Kararı, davacı vekili temyiz etmiştir.
Dava, kooperatif üyesi olan davacının kendisine kooperatif tarafından bağımsız bölüm tahsis edilmesi, mümkün olmadığı takdirde bedelinin tahsili istemine ilişkindir. Kural olarak, peşin ödemeli üyelere ve borcu bulunmayan ortaklara tahsis edilecek bağımsız bölüm bulunmaması halinde, emsal bağımsız bölümün, dava tarihindeki rayiç bedeli, üyenin borcunun bulunması halinde uygulanması gereken tazminat hesaplama ilkesi Dairemizin yerleşik uygulamasına göre, aşağıdaki şekilde formüle edilmiştir.
1-Önce, ortaklara tahsis edilen konut veya işyerinin dava tarihi itibariyle rayiç değeri saptanmalıdır.
2-Davalı kooperatife normal ödentilerini gerçekleştiren bir ortağın ödemelerinin, ödeme yaptıkları tarihler itibariyle toplam ödemeleri dava tarihine kadar (... ortalama rakamları esas alınarak) taşınarak, güncel değeri bulunmalıdır.
3-Bundan sonra, yukarıda (1) numaralı bentte bulunan değerden (2) numaralı bentte bulunan değer çıkarılarak kooperatife normal ödeme yapan bir ortağın, bu ödemelerine karşı ne miktarda yararlanma elde ettikleri ortaya çıkarılmalıdır.
4-Bunu takiben, davacı eksik ödeme yapan ortağın ödentileri (2) numaralı bentteki ilkelere göre dava tarihine taşınarak eksik ödeme miktarı da güncelleştirilmelidir.

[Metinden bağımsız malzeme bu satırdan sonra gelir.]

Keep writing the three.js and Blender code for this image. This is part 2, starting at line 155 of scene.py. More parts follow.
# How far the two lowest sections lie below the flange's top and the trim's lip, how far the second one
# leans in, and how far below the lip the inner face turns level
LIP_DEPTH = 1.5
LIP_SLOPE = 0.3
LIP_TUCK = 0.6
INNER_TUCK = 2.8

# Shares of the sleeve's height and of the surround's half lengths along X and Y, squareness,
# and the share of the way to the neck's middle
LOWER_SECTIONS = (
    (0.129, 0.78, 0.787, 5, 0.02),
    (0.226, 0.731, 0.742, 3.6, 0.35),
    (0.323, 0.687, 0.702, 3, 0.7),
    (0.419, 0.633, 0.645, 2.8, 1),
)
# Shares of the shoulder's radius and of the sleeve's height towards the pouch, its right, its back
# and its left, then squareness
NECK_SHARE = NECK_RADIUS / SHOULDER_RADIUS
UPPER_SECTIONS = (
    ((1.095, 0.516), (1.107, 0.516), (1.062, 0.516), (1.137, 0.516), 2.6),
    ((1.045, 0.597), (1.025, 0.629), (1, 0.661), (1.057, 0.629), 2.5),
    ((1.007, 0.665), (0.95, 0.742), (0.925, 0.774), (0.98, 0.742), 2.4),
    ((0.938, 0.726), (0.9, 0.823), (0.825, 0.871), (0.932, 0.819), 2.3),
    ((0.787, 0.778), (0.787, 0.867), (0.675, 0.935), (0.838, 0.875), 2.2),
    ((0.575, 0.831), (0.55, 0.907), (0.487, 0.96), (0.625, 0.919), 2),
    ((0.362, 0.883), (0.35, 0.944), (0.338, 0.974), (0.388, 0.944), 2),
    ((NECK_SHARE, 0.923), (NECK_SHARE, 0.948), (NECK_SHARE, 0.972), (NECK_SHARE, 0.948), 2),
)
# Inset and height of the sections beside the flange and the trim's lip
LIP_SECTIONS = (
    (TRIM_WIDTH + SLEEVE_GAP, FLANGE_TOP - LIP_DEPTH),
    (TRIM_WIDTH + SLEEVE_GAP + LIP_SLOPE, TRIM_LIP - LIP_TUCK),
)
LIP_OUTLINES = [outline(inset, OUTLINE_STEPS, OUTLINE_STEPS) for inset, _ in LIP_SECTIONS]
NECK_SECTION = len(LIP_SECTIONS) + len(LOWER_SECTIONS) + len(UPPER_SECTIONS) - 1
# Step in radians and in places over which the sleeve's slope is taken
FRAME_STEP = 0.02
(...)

5-Bu hesaplamalardan sonra, normal ödemelerini gerçekleştiren bir ortağın yukarıda (2) numaralı bentte bulunan ödemelerinin güncel değeri karşılığı, yine yukarıda (3) numaralı bentte bulunan bir yararlanmayı sağladığına göre, davacının (4) numaralı bentte eksik ödemelerinin güncel değerinin ne miktarda yarar sağlaması gerektiği, orantı kurallarına göre belirlenmelidir. Yani sonuç olarak, (4) numaralı bentte bulunan miktar, (3) numaralı bentte bulunan değerle çarpıldıktan sonra bulunan miktarın (2) numaralı bentte bulunan miktara bölünmesi sonucu bulunacak miktara (4) numaralı bentte bulunan davacı ödemelerinin güncel değerinin ilave edilmesi sonucu bulunacak miktar, davacı ortağın bu davada kooperatiften talep etmesi mümkün olan zarar miktarını belirlenerek ve mahkemece (talep aşılmadan) bu miktara hükmedilmesi gerekir.

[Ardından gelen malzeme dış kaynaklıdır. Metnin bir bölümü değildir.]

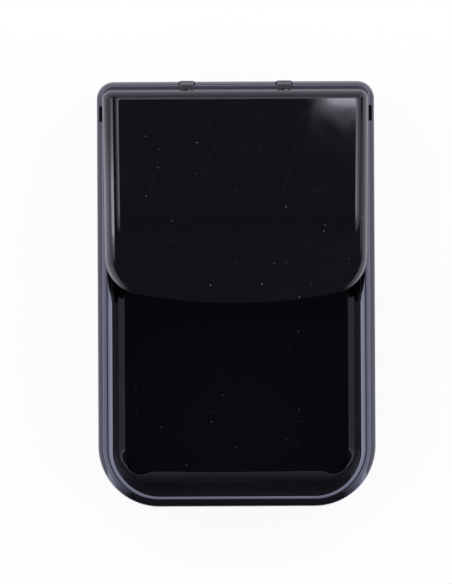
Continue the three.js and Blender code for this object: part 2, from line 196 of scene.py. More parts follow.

Bu durumda mahkemece davalı kooperatif kayıtları ve taraflar arasındaki sözleşme de incelenerek davacının peşin ödemeli ortak olup olmadığı, peşin ödemeli ortak değilse davacının kooperatife borcunun bulunup bulunmadığı belirlenerek yukarıda belirlenen ilkeler çerçevesinde tazminat hesabı yaptırılıp oluşarak uygun sonuç çerçevesinde karar verilmesi gerekirken eksik inceleme ve yanılgılı gerekçe ile anılan şekilde karar verilmesi doğru görülmemiştir.
SONUÇ: Yukarıda açıklanan nedenlerle, davacı vekilinin temyiz itirazlarının kabulü ile hükmün, davacı yararına BOZULMASINA, peşin alınan harcın istek halinde iadesine, kararın tebliğinden itibaren 15 gün içerisinde karar düzeltme yolu açık olmak üzere, 23.03.2015 tarihinde oybirliğiyle karar verildi.